Moving forward, this July I will be working on editing down the 3000 photos I shot while at BMS while at ACRE, an artist residency in rural Wisconsin. These photos will be online for public viewing, made available to BMS for promotional use and to the folks whose work I documented. I will continue my many conversations with people who were at BMS about various dynamics, both positive and negative. I remain an advocate and participant for radical community and education, and hope that if BMS continues in the future it will do so gently. Learning from the mistakes that occurred, building on the many amazing positive experiences that people walked away with and healing the wounds that were opened- creating a safe space welcoming to all.

A few additional notes/backstory:
I heard about BMS this winter through a number of friends who were participating as faculty. I've always been drawn to the legacy of Black Mountain College and my interest was piqued when I caught wind of the project. In February I emailed the school about wanting to be involved, proposing I participate as the school documentarian shooting photos. All staff and faculty positions were unpaid, and travel costs were also covered by the participant. I was ready to take off work and sign up for the month. The school’s founders Chelsea Ragan & Adam Void contacted me and we had a skype meeting. During this meeting we mostly discussed BMS logistics, I asked a lot of questions about protocol- was there going to be safe sober space? Were the buildings going to be accessible? How was the school going to look in regards to race, whiteness, gender, queerness? And I asked a lot of questions about food, because feeding people well and making sure dietary needs are met is fundamental to a productive healthy environment. I was assured all my concerns were being addressed and handled in a responsible manner. I trusted them, and could tell they were passionate about making this project happen. I also understood the amount of time they had dedicated to the school so far. 

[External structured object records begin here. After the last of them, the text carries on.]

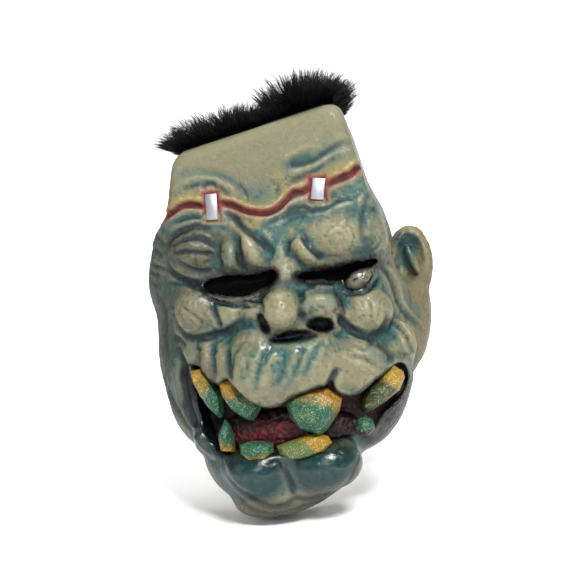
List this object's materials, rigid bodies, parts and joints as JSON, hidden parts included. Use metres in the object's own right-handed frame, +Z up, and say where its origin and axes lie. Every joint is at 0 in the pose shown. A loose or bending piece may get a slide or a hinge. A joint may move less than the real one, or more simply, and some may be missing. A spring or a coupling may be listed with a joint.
{
  "type": "latex halloween mask",
  "caption": "Front-and-sides latex monster mask with flat stitched forehead, open jagged mouth, ears, fur hair on the crown and a swinging elastic head strap.",
  "frame": {"origin": "centre of the space for the wearer's head, at eye level", "axes": "+Z up, towards the crown; -Y the way the face looks; +X the viewer's right"},
  "size_m": [0.2164, 0.2482, 0.3164],
  "materials": {
    "painted_latex": "matt latex with airbrushed teal and a thin uneven varnish",
    "tongue_latex": "dark maroon latex with a nubby surface",
    "tooth_enamel": "yellow-ochre faceted resin with green glitter at the tips",
    "staple_steel": "bright plated steel strip",
    "fur_backing_cloth": "knitted backing cloth",
    "black_fur": "black faux fur pile",
    "black_elastic": "flat woven elastic",
    "patch_cloth": "bonded cloth disc",
    "black_gauze": "fine black see-through gauze",
    "nickel": "nickel plated"
  },
  "bodies": {
    "mask": {"face_skin": "painted_latex", "eye_screen_left": "black_gauze", "eye_screen_right": "black_gauze", "tongue": "tongue_latex", "tooth_upper_left_outer": "tooth_enamel", "tooth_upper_left_inner": "tooth_enamel", "tooth_upper_right_big": "tooth_enamel", "tooth_upper_right_outer": "tooth_enamel", "tooth_lower_left_outer": "tooth_enamel", "tooth_lower_left_inner": "tooth_enamel", "tooth_lower_right_inner": "tooth_enamel", "tooth_lower_right_outer": "tooth_enamel", "staple_left": "staple_steel", "staple_right": "staple_steel", "fur_backing": "fur_backing_cloth", "fur_tuft_left": "black_fur", "fur_tuft_right": "black_fur", "patch_left": "patch_cloth", "patch_right": "patch_cloth", "rivet_left": "nickel", "rivet_right": "nickel"},
    "strap": {"elastic_band": "black_elastic", "washer_left": "nickel", "washer_right": "nickel"}
  },
  "joints": [
    {"name": "strap_swing", "type": "hinge", "parent": "mask", "child": "strap", "pos_m": [-0.004, 0.02, -0.028], "axis": [1, 0, 0], "range_deg": [-30, 40]}
  ]
}
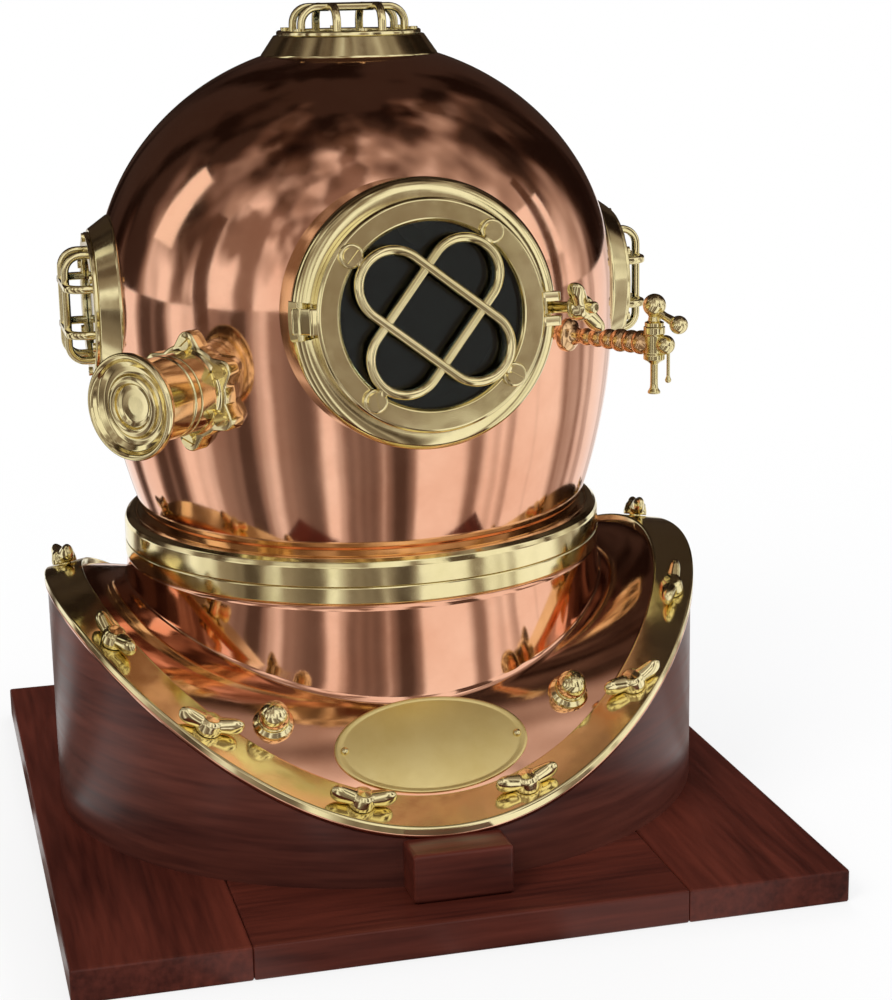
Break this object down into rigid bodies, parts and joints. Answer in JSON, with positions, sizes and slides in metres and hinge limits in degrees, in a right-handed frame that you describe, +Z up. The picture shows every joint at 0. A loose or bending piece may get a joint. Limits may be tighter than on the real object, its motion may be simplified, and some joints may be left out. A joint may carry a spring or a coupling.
{
  "type": "diving helmet",
  "caption": "Copper diving helmet with brass rings, hinged front door, guarded side and top ports, exhaust valve, spitcock and winged clamping nuts, on a dark wooden display stand.",
  "frame": {"origin": "middle of the underside of the stand's board", "axes": "+Z up, -Y the way the front window faces, +X to the right of the picture"},
  "size_m": [0.4, 0.43, 0.4565],
  "materials": {
    "copper_sheet": "polished",
    "brass_fittings": "polished",
    "stand_wood": "gloss varnish",
    "window_glass": "clear",
    "gasket_leather": "satin",
    "door_rubber": "matte"
  },
  "bodies": {
    "stand": {"centre_board": "stand_wood", "end_boards": "stand_wood", "drum": "stand_wood", "front_block": "stand_wood"},
    "breastplate": {"corselet_shell": "copper_sheet", "corselet_ring": "brass_fittings", "neck_gasket": "gasket_leather", "front_strap": "brass_fittings", "back_strap": "brass_fittings", "rim_studs": "brass_fittings", "name_plate": "brass_fittings", "plate_rivets": "brass_fittings", "ball_studs": "brass_fittings"},
    "bonnet": {"bonnet_shell": "copper_sheet", "bonnet_ring": "brass_fittings", "front_port_seat": "brass_fittings", "hinge_pin": "brass_fittings", "latch_pivot_pin": "brass_fittings", "left_port_flange": "brass_fittings", "left_port_glass": "window_glass", "left_port_guard": "brass_fittings", "right_port_flange": "brass_fittings", "right_port_glass": "window_glass", "right_port_guard": "brass_fittings", "top_port_flange": "brass_fittings", "top_port_glass": "window_glass", "top_port_guard": "brass_fittings", "port_screws": "brass_fittings", "exhaust_body": "brass_fittings", "exhaust_screws": "brass_fittings", "spitcock_body": "brass_fittings", "air_elbow": "brass_fittings", "phone_elbow": "brass_fittings", "elbow_caps": "brass_fittings"},
    "front_door": {"door_ring": "brass_fittings", "door_glass": "window_glass", "glass_retainer": "brass_fittings", "door_gasket": "door_rubber", "door_guard": "brass_fittings", "guard_screws": "brass_fittings"},
    "latch_bolt": {"swing_bolt": "brass_fittings", "latch_washer": "brass_fittings"},
    "latch_nut": {"latch_wing_nut": "brass_fittings"},
    "exhaust_knob": {"exhaust_knob": "brass_fittings"},
    "exhaust_stem": {"exhaust_stem": "brass_fittings"},
    "spitcock_plug": {"spitcock_plug": "brass_fittings"},
    "wing_nut_right_1": {"wing_nut_right_1": "brass_fittings"},
    "wing_nut_right_2": {"wing_nut_right_2": "brass_fittings"},
    "wing_nut_right_3": {"wing_nut_right_3": "brass_fittings"},
    "wing_nut_right_4": {"wing_nut_right_4": "brass_fittings"},
    "wing_nut_right_5": {"wing_nut_right_5": "brass_fittings"},
    "wing_nut_right_6": {"wing_nut_right_6": "brass_fittings"},
    "wing_nut_left_1": {"wing_nut_left_1": "brass_fittings"},
    "wing_nut_left_2": {"wing_nut_left_2": "brass_fittings"},
    "wing_nut_left_3": {"wing_nut_left_3": "brass_fittings"},
    "wing_nut_left_4": {"wing_nut_left_4": "brass_fittings"},
    "wing_nut_left_5": {"wing_nut_left_5": "brass_fittings"},
    "wing_nut_left_6": {"wing_nut_left_6": "brass_fittings"}
  },
  "joints": [
    {"name": "helmet_lift", "type": "slide", "parent": "stand", "child": "breastplate", "axis": [0, 0, 1], "range_m": [0, 0.06]},
    {"name": "bonnet_turn", "type": "hinge", "parent": "breastplate", "child": "bonnet", "pos_m": [0, 0.028, 0.1605], "axis": [0, 0, 1], "range_deg": [0, 45]},
    {"name": "door_hinge", "type": "hinge", "parent": "bonnet", "child": "front_door", "pos_m": [-0.0625, -0.13406, 0.30716], "axis": [0, -0.0958, -0.9954], "range_deg": [0, 110]},
    {"name": "latch_swing", "type": "hinge", "parent": "bonnet", "child": "latch_bolt", "pos_m": [0.062, -0.13207, 0.30697], "axis": [0, 0.0958, 0.9954], "range_deg": [-36, 55]},
    {"name": "latch_nut_spin", "type": "hinge", "parent": "latch_bolt", "child": "latch_nut", "pos_m": [0.062, -0.13207, 0.30697], "axis": [0.5878, -0.8053, 0.0775], "range_deg": [-230.4, 921.6]},
    {"name": "exhaust_knob_turn", "type": "hinge", "parent": "bonnet", "child": "exhaust_knob", "pos_m": [-0.10753, -0.06882, 0.264], "axis": [-0.7431, -0.6691, 0], "range_deg": [-180, 180]},
    {"name": "exhaust_stem_push", "type": "slide", "parent": "bonnet", "child": "exhaust_stem", "axis": [-0.7431, -0.6691, 0], "range_m": [0, 0.003], "stiffness_N_per_m": 400, "springref_m": -0.005},
    {"name": "spitcock_turn", "type": "hinge", "parent": "bonnet", "child": "spitcock_plug", "pos_m": [0.12269, -0.12904, 0.284], "axis": [0, 0, 1], "range_deg": [0, 90]},
    {"name": "wing_nut_right_1_turn", "type": "hinge", "parent": "breastplate", "child": "wing_nut_right_1", "pos_m": [0.0443, -0.15499, 0.06025], "axis": [-0.1416, -0.4125, 0.8999], "continuous": true},
    {"name": "wing_nut_right_2_turn", "type": "hinge", "parent": "breastplate", "child": "wing_nut_right_2", "pos_m": [0.11574, -0.11805, 0.09579], "axis": [-0.2562, -0.4319, 0.8647], "continuous": true},
    {"name": "wing_nut_right_3_turn", "type": "hinge", "parent": "breastplate", "child": "wing_nut_right_3", "pos_m": [0.15664, -0.06643, 0.13088], "axis": [-0.1758, -0.3756, 0.91], "continuous": true},
    {"name": "wing_nut_right_4_turn", "type": "hinge", "parent": "breastplate", "child": "wing_nut_right_4", "pos_m": [0.17188, 0.03759, 0.1484], "axis": [0.1478, 0.2004, 0.9685], "continuous": true},
    {"name": "wing_nut_right_5_turn", "type": "hinge", "parent": "breastplate", "child": "wing_nut_right_5", "pos_m": [0.13043, 0.11901, 0.1109], "axis": [0.1013, 0.6591, 0.7452], "continuous": true},
    {"name": "wing_nut_right_6_turn", "type": "hinge", "parent": "breastplate", "child": "wing_nut_right_6", "pos_m": [0.05249, 0.16598, 0.06444], "axis": [-0.1352, 0.59, 0.796], "continuous": true},
    {"name": "wing_nut_left_1_turn", "type": "hinge", "parent": "breastplate", "child": "wing_nut_left_1", "pos_m": [-0.0443, -0.15499, 0.06025], "axis": [0.1416, -0.4125, 0.8999], "continuous": true},
    {"name": "wing_nut_left_2_turn", "type": "hinge", "parent": "breastplate", "child": "wing_nut_left_2", "pos_m": [-0.11574, -0.11805, 0.09579], "axis": [0.2562, -0.4319, 0.8647], "continuous": true},
    {"name": "wing_nut_left_3_turn", "type": "hinge", "parent": "breastplate", "child": "wing_nut_left_3", "pos_m": [-0.15664, -0.06643, 0.13088], "axis": [0.1758, -0.3756, 0.91], "continuous": true},
    {"name": "wing_nut_left_4_turn", "type": "hinge", "parent": "breastplate", "child": "wing_nut_left_4", "pos_m": [-0.17188, 0.03759, 0.1484], "axis": [-0.1478, 0.2004, 0.9685], "continuous": true},
    {"name": "wing_nut_left_5_turn", "type": "hinge", "parent": "breastplate", "child": "wing_nut_left_5", "pos_m": [-0.13043, 0.11901, 0.1109], "axis": [-0.1013, 0.6591, 0.7452], "continuous": true},
    {"name": "wing_nut_left_6_turn", "type": "hinge", "parent": "breastplate", "child": "wing_nut_left_6", "pos_m": [-0.05249, 0.16598, 0.06444], "axis": [0.1352, 0.59, 0.796], "continuous": true}
  ]
}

It never occurred to me to look up Adam or Chelsea’s personal artwork which at the least would of given me a foundation of questions to start with. I realize I signed up to work intimately with strangers, and I would do it again. But now, when faced with a comparable situation I will move forward more cautiously learning from this experience. I will look at people art practice and follow up with certain questions before affiliating myself with them and projects. This has been a huge learning process for me and will continue be so as productive conversations keep happening. I am confident that the relationships I formed through BMS are going to continue to produce some amazing things in the future and am so glad for my involvement with the program, even though the end result for me isn't ideal. Finally, I ask you to remember there are over 100 different versions of this shared month long experience and thank you for taking the time to read about a slice of mine.